GIVEN TASK → What lines of the data include the string "parts"? Copy them all.

┌─ RECORD EXTRACTS

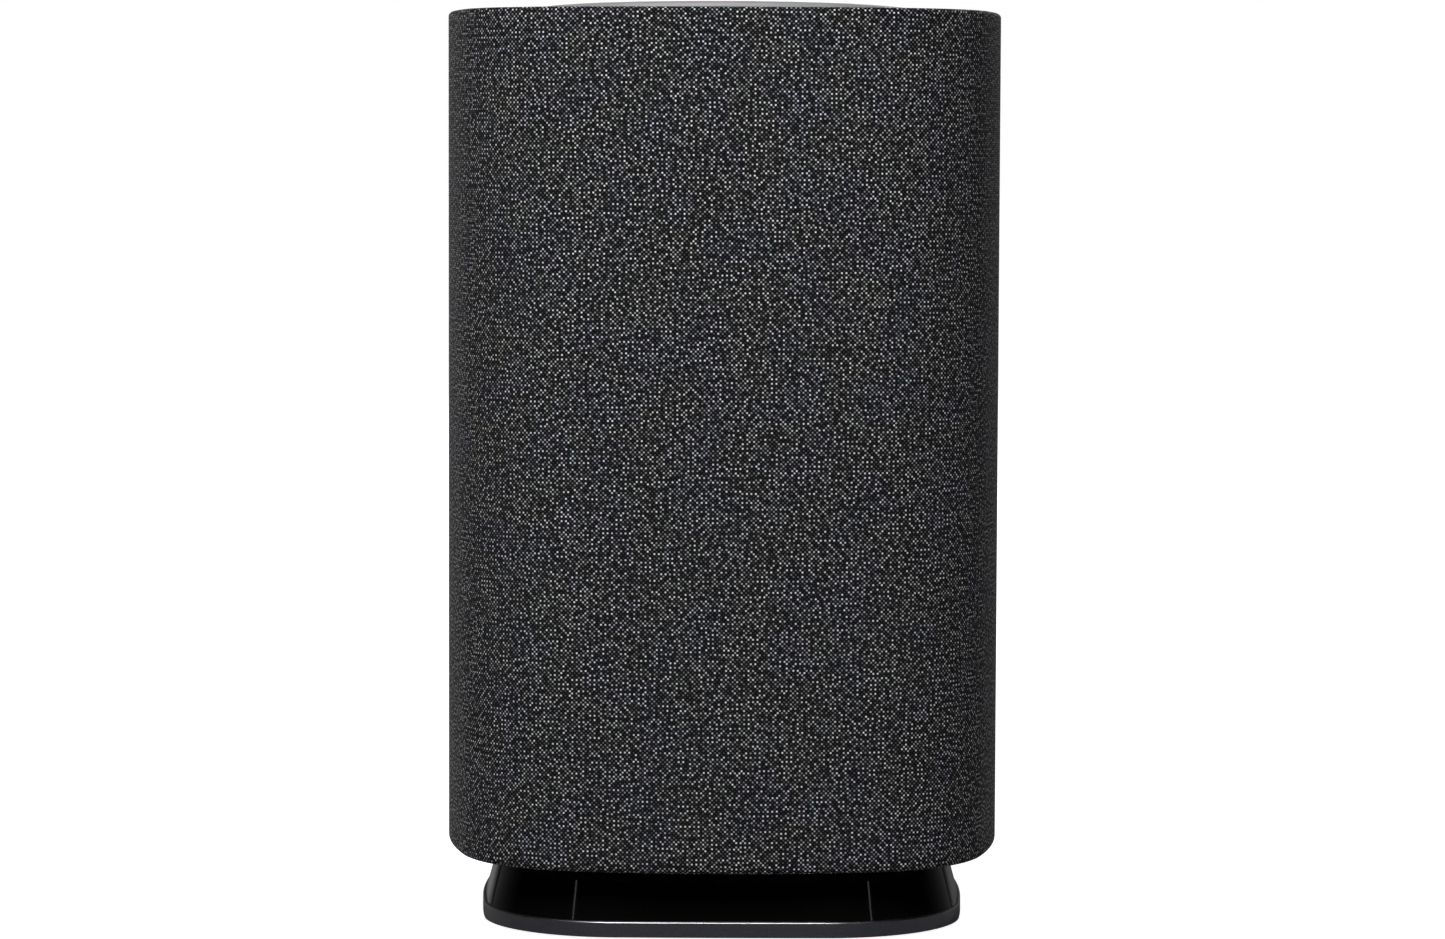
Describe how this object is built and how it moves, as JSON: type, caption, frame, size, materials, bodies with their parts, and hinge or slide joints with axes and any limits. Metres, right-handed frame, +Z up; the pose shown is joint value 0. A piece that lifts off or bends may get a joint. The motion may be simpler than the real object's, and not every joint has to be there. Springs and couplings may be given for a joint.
{
  "type": "smart speaker",
  "caption": "Upright fabric-covered smart speaker with a rounded-square plan, raised control panel on top and a flared gloss base on a metal plate.",
  "frame": {"origin": "middle of the underside of the rubber foot", "axes": "+Z up, front faces -Y, +X to the right seen from the front"},
  "size_m": [0.104, 0.098, 0.1709],
  "materials": {
    "rubber": "matte black rubber",
    "gunmetal": "satin gunmetal, fine horizontal brushing, bright chamfer",
    "gloss_black": "piano black",
    "screw_steel": "blackened steel",
    "brass": "turned brass",
    "black_plastic": "fine moulded texture",
    "sleeve_plastic": "moulded black",
    "cloth": "charcoal plain weave with lighter flecks",
    "foam": "closed-cell foam",
    "frame_steel": "black painted pressed steel",
    "plated_steel": "zinc plated",
    "ferrite": "ground ferrite",
    "copper": "enamelled copper wire on a former",
    "cone_paper": "coated pulp",
    "silk": "treated silk",
    "panel_grey": "satin light grey",
    "board_green": "solder mask",
    "light_clear": "translucent light pipe",
    "key_grey": "satin light grey",
    "switch_black": "moulded",
    "transformer": "taped winding on a ferrite core",
    "capacitor_sleeve": "shrink sleeve",
    "aluminium": "extruded",
    "wadding": "polyester wadding",
    "rear_plastic": "fine spark texture",
    "pin_nickel": "nickel plated",
    "contact_gold": "gold flash",
    "button_black": "satin",
    "wire": "PVC insulation"
  },
  "bodies": {
    "housing": {"acoustic_wadding": "wadding", "amplifier_board": "board_green", "antennas": "board_green", "baffle_gasket": "foam", "baffle_screws": "screw_steel", "base_plate": "gunmetal", "base_screws": "screw_steel", "base_skirt": "gloss_black", "board_screws": "screw_steel", "board_spacers": "brass", "cabinet": "black_plastic", "driver_screws": "screw_steel", "fabric_sleeve": "cloth", "front_baffle": "black_plastic", "grille_sleeve": "sleeve_plastic", "heat_sink": "aluminium", "inlet_pins": "pin_nickel", "key_board": "board_green", "key_cable": "wire", "key_switches": "switch_black", "left_radiator_frame": "black_plastic", "lower_chassis": "black_plastic", "main_board": "board_green", "microphones": "plated_steel", "network_contacts": "contact_gold", "network_socket": "plated_steel", "power_inlet": "rear_plastic", "power_supply_board": "board_green", "power_transformer": "transformer", "radiator_screws": "screw_steel", "rear_panel": "rear_plastic", "rear_panel_screws": "screw_steel", "right_radiator_frame": "black_plastic", "rubber_foot": "rubber", "shield_cans": "plated_steel", "smoothing_capacitors": "capacitor_sleeve", "speaker_leads": "wire", "stand_insert": "brass", "status_light": "light_clear", "top_panel": "panel_grey", "top_tray": "black_plastic", "tray_screws": "screw_steel", "tweeter_frame": "black_plastic", "tweeter_magnet": "plated_steel", "woofer_frame": "frame_steel", "woofer_magnet": "ferrite", "woofer_pole_piece": "plated_steel", "woofer_top_plate": "plated_steel"},
    "woofer_cone_assembly": {"woofer_cone": "cone_paper", "woofer_surround": "rubber", "woofer_dust_cap": "cone_paper", "woofer_voice_coil": "copper"},
    "tweeter_dome_assembly": {"tweeter_dome": "silk"},
    "left_radiator_mover": {"left_radiator": "rubber"},
    "right_radiator_mover": {"right_radiator": "rubber"},
    "play": {"play_key": "key_grey"},
    "volume_down": {"volume_down_key": "key_grey"},
    "volume_up": {"volume_up_key": "key_grey"},
    "mic_mute": {"mic_mute_key": "key_grey"},
    "pairing": {"pairing_button": "button_black"}
  },
  "joints": [
    {"name": "woofer_stroke", "type": "slide", "parent": "housing", "child": "woofer_cone_assembly", "axis": [0, -1, 0], "range_m": [-0.003, 0.003], "stiffness_N_per_m": 1200},
    {"name": "tweeter_stroke", "type": "slide", "parent": "housing", "child": "tweeter_dome_assembly", "axis": [0, -1, 0], "range_m": [-0.0003, 0.0003], "stiffness_N_per_m": 3000},
    {"name": "left_radiator_stroke", "type": "slide", "parent": "housing", "child": "left_radiator_mover", "axis": [-1, 0, 0], "range_m": [-0.0015, 0.0015], "stiffness_N_per_m": 1500},
    {"name": "right_radiator_stroke", "type": "slide", "parent": "housing", "child": "right_radiator_mover", "axis": [1, 0, 0], "range_m": [-0.0015, 0.0015], "stiffness_N_per_m": 1500},
    {"name": "play_press", "type": "slide", "parent": "housing", "child": "play", "axis": [0, 0, -1], "range_m": [0, 0.0005], "stiffness_N_per_m": 800, "springref_m": -0.001},
    {"name": "volume_down_press", "type": "slide", "parent": "housing", "child": "volume_down", "axis": [0, 0, -1], "range_m": [0, 0.0005], "stiffness_N_per_m": 800, "springref_m": -0.001},
    {"name": "volume_up_press", "type": "slide", "parent": "housing", "child": "volume_up", "axis": [0, 0, -1], "range_m": [0, 0.0005], "stiffness_N_per_m": 800, "springref_m": -0.001},
    {"name": "mic_mute_press", "type": "slide", "parent": "housing", "child": "mic_mute", "axis": [0, 0, -1], "range_m": [0, 0.0005], "stiffness_N_per_m": 800, "springref_m": -0.001},
    {"name": "pairing_press", "type": "slide", "parent": "housing", "child": "pairing", "axis": [0, -1, 0], "range_m": [0, 0.0006], "stiffness_N_per_m": 800, "springref_m": -0.001}
  ]
}
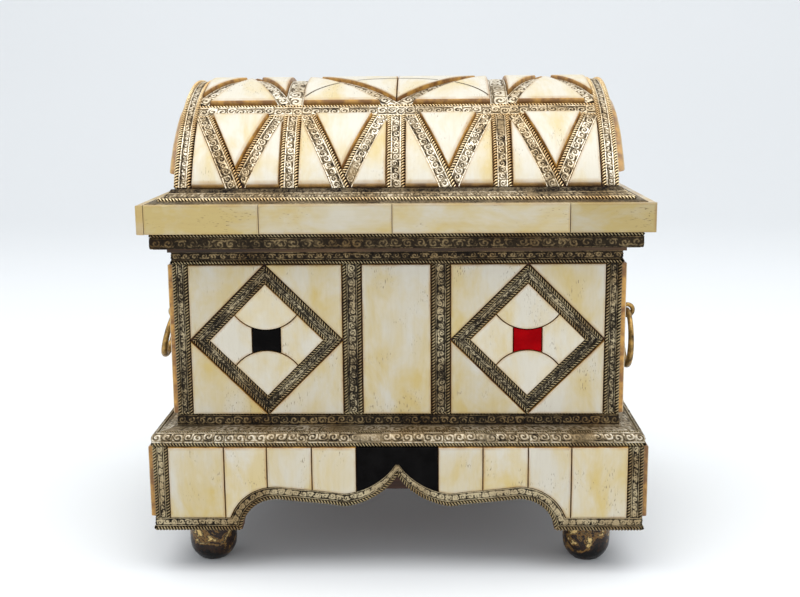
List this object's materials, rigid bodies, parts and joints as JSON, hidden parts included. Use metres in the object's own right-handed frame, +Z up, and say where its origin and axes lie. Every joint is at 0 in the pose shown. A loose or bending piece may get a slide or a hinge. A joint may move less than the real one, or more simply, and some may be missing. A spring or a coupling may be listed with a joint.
{
  "type": "inlaid casket with domed lid",
  "caption": "Wooden casket with a domed hinged lid, bone tiles between embossed metal bands, a scalloped plinth on turned feet and ring handles.",
  "frame": {"origin": "on the floor under the middle of the casket", "axes": "+X to the casket's right as seen from the front, +Y from the front to the hinges, +Z up"},
  "size_m": [0.2366, 0.166, 0.2192],
  "materials": {
    "carcass_wood": "satin dark stained wood",
    "bone": "polished camel bone, cream with stains",
    "embossed_metal": "stamped nickel silver with blackened recesses",
    "rope_wire": "twisted wire, blackened between the strands",
    "black_resin": "polished black resin",
    "red_resin": "polished deep red resin",
    "foot_patina": "mottled black and gold patina, glossy",
    "aged_brass": "aged brass, worn",
    "hinge_brass": "aged brass sheet"
  },
  "bodies": {
    "casket": {"front_board": "carcass_wood", "back_board": "carcass_wood", "left_board": "carcass_wood", "right_board": "carcass_wood", "bottom_board": "carcass_wood", "plinth_front": "carcass_wood", "plinth_back": "carcass_wood", "plinth_left": "carcass_wood", "plinth_right": "carcass_wood", "plinth_flare": "embossed_metal", "corner_blocks": "carcass_wood", "foot_front_left": "foot_patina", "foot_front_right": "foot_patina", "foot_back_left": "foot_patina", "foot_back_right": "foot_patina", "body_top_edging": "carcass_wood", "body_top_band": "embossed_metal", "body_bottom_band": "embossed_metal", "body_corner_strips": "embossed_metal", "body_strips": "embossed_metal", "diamond_frames": "embossed_metal", "body_wires": "rope_wire", "bone_front": "bone", "bone_back": "bone", "bone_left": "bone", "bone_right": "bone", "diamond_bone": "bone", "diamond_centres_black": "black_resin", "diamond_centres_red": "red_resin", "plinth_tiles_front": "bone", "plinth_tiles_back": "bone", "plinth_tiles_sides": "bone", "plinth_tiles_black": "black_resin", "plinth_bands": "embossed_metal", "plinth_scallop_bands": "embossed_metal", "plinth_wires": "rope_wire", "handle_plates": "embossed_metal", "handle_eyes": "aged_brass", "hinge_body_leaves": "hinge_brass", "hinge_pins": "hinge_brass", "hinge_body_screws": "hinge_brass"},
    "lid": {"hinge_lid_leaves": "hinge_brass", "hinge_lid_screws": "hinge_brass", "lid_frame": "carcass_wood", "lid_vault": "carcass_wood", "lid_end_left": "carcass_wood", "lid_end_right": "carcass_wood", "rim_bone": "bone", "rim_moulding": "embossed_metal", "lid_flare": "embossed_metal", "dome_strips": "embossed_metal", "dome_edge_strips": "embossed_metal", "lid_wires": "rope_wire", "dome_tiles_front": "bone", "dome_tiles_back": "bone", "dome_tiles_top": "bone", "dome_tiles_ends": "bone"},
    "ring_left": {"ring_left": "aged_brass"},
    "ring_right": {"ring_right": "aged_brass"}
  },
  "joints": [
    {"name": "lid_hinge", "type": "hinge", "parent": "casket", "child": "lid", "pos_m": [0, 0.07525, 0.1431], "axis": [-1, 0, 0], "range_deg": [0, 110]},
    {"name": "ring_left_hinge", "type": "hinge", "parent": "casket", "child": "ring_left", "pos_m": [-0.1127, 0, 0.104], "axis": [0, 1, 0], "range_deg": [-42, 178]},
    {"name": "ring_right_hinge", "type": "hinge", "parent": "casket", "child": "ring_right", "pos_m": [0.1127, 0, 0.104], "axis": [0, -1, 0], "range_deg": [-22, 194]}
  ]
}
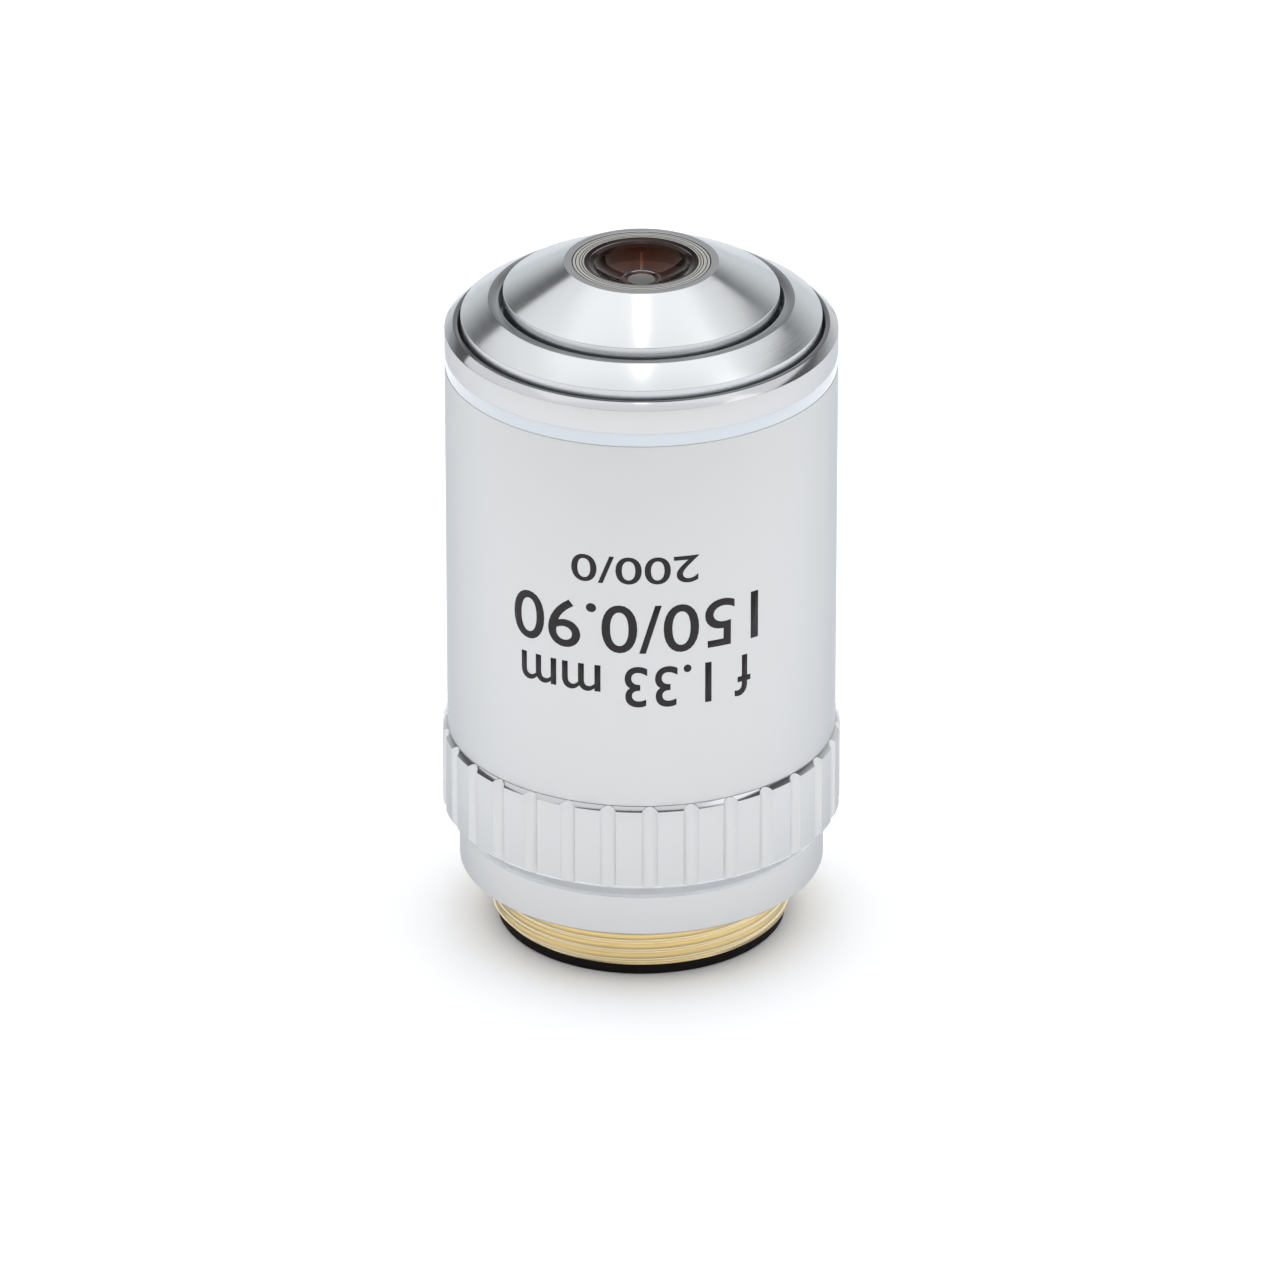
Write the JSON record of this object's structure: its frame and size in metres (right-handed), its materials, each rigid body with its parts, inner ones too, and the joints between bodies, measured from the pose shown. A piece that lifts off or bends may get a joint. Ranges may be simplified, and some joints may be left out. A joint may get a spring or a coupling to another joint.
{
  "type": "microscope objective",
  "caption": "Microscope objective with a fluted grip ring, satin sleeve, spring-loaded polished nose, recessed front lens and brass mounting thread.",
  "frame": {"origin": "on the optical axis, in the plane of the mounting shoulder (the lower face of the shoulder collar), where the thread begins", "axes": "+Z along the optical axis towards the front lens and the specimen; the front of the printed figures faces -Y"},
  "size_m": [0.0268, 0.0268, 0.0484],
  "materials": {
    "satin_chrome": "satin",
    "polished_chrome": "fine turned",
    "pale_nickel": "satin",
    "bare_brass": "turned",
    "black_anodised": "matte",
    "band_enamel": "gloss",
    "spring_steel": "plain",
    "optical_glass": "polished",
    "coated_glass": "polished, anti-reflection coated"
  },
  "bodies": {
    "housing": {"main_barrel": "bare_brass", "shoulder_collar": "satin_chrome", "grip_ring": "satin_chrome", "outer_sleeve": "satin_chrome", "colour_band": "band_enamel", "rear_ring": "black_anodised", "stop_ring": "bare_brass", "guide_screw": "spring_steel", "return_spring": "spring_steel"},
    "nose": {"aperture_stop": "black_anodised", "front_cell": "pale_nickel", "front_doublet_cell": "black_anodised", "front_doublet_crown": "optical_glass", "front_doublet_flint": "optical_glass", "front_guide": "polished_chrome", "front_lens": "coated_glass", "front_spacer": "black_anodised", "lens_barrel": "bare_brass", "meniscus_cell": "black_anodised", "nose_cone": "polished_chrome", "parfocal_shim": "bare_brass", "rear_doublet_cell": "black_anodised", "rear_doublet_crown": "optical_glass", "rear_doublet_flint": "optical_glass", "rear_meniscus": "optical_glass", "rear_meniscus_cell": "black_anodised", "rear_spacer": "black_anodised", "second_meniscus": "optical_glass", "stack_ring": "black_anodised", "triplet_cell": "black_anodised", "triplet_crown": "optical_glass", "triplet_front_flint": "optical_glass", "triplet_rear_flint": "optical_glass"}
  },
  "joints": [
    {"name": "nose_slide", "type": "slide", "parent": "housing", "child": "nose", "axis": [0, 0, 1], "range_m": [-0.0018, 0], "stiffness_N_per_m": 500, "springref_m": 0.003, "deforming": ["return_spring"]}
  ]
}
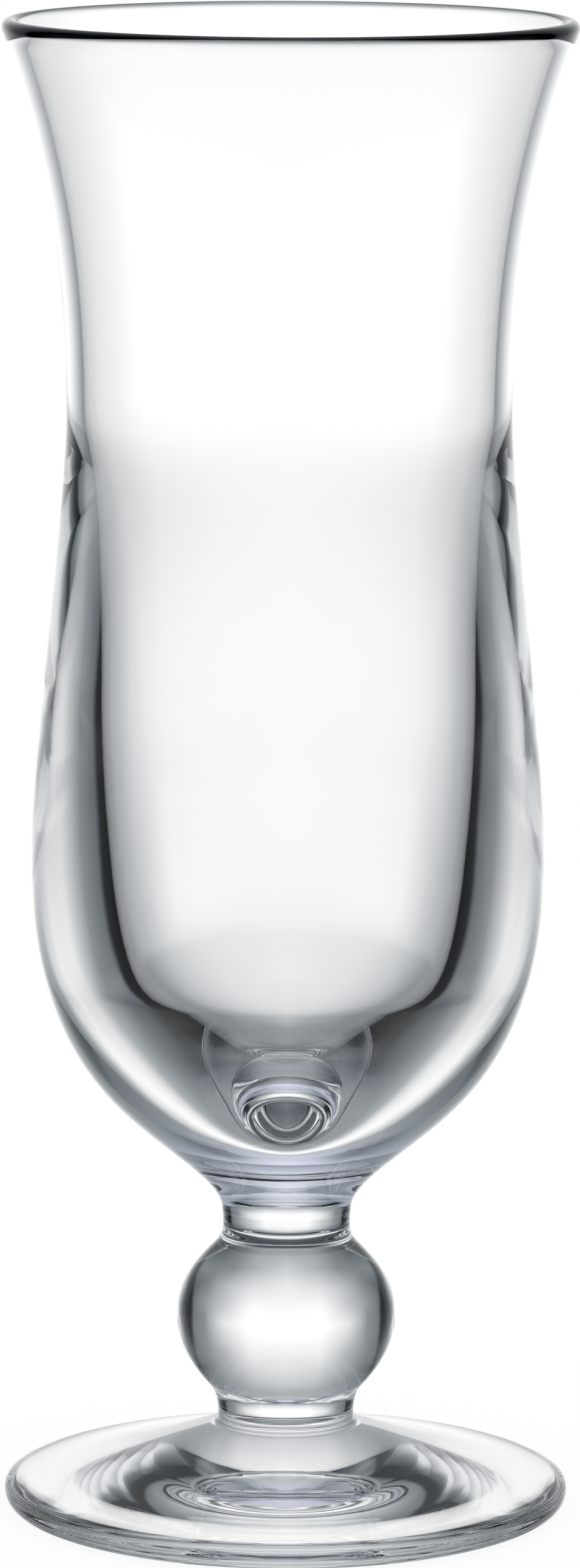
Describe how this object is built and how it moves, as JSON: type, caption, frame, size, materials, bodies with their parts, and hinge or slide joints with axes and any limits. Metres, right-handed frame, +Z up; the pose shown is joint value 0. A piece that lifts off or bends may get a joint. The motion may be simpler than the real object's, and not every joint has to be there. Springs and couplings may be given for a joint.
{
  "type": "hurricane glass",
  "caption": "Tall clear drinking glass with a flared lip, a waisted thick-walled bowl, a solid ball stem and a round foot, in one piece.",
  "frame": {"origin": "centre of the ring that the foot stands on, at table height", "axes": "+Z up the glass from the foot to the lip; +X and +Y are any two level directions, because the glass is turned"},
  "size_m": [0.08, 0.08, 0.2104],
  "materials": {
    "clear_glass": "clear and colourless, fire-polished smooth"
  },
  "bodies": {
    "root": {"glass": "clear_glass"}
  },
  "joints": []
}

└─

WRITTEN RESPONSE →
Describe how this object is built and how it moves, as JSON: type, caption, frame, size, materials, bodies with their parts, and hinge or slide joints with axes and any limits. Metres, right-handed frame, +Z up; the pose shown is joint value 0. A piece that lifts off or bends may get a joint. The motion may be simpler than the real object's, and not every joint has to be there. Springs and couplings may be given for a joint.
List this object's materials, rigid bodies, parts and joints as JSON, hidden parts included. Use metres in the object's own right-handed frame, +Z up, and say where its origin and axes lie. Every joint is at 0 in the pose shown. A loose or bending piece may get a slide or a hinge. A joint may move less than the real one, or more simply, and some may be missing. A spring or a coupling may be listed with a joint.
Write the JSON record of this object's structure: its frame and size in metres (right-handed), its materials, each rigid body with its parts, inner ones too, and the joints between bodies, measured from the pose shown. A piece that lifts off or bends may get a joint. Ranges may be simplified, and some joints may be left out. A joint may get a spring or a coupling to another joint.
Describe how this object is built and how it moves, as JSON: type, caption, frame, size, materials, bodies with their parts, and hinge or slide joints with axes and any limits. Metres, right-handed frame, +Z up; the pose shown is joint value 0. A piece that lifts off or bends may get a joint. The motion may be simpler than the real object's, and not every joint has to be there. Springs and couplings may be given for a joint.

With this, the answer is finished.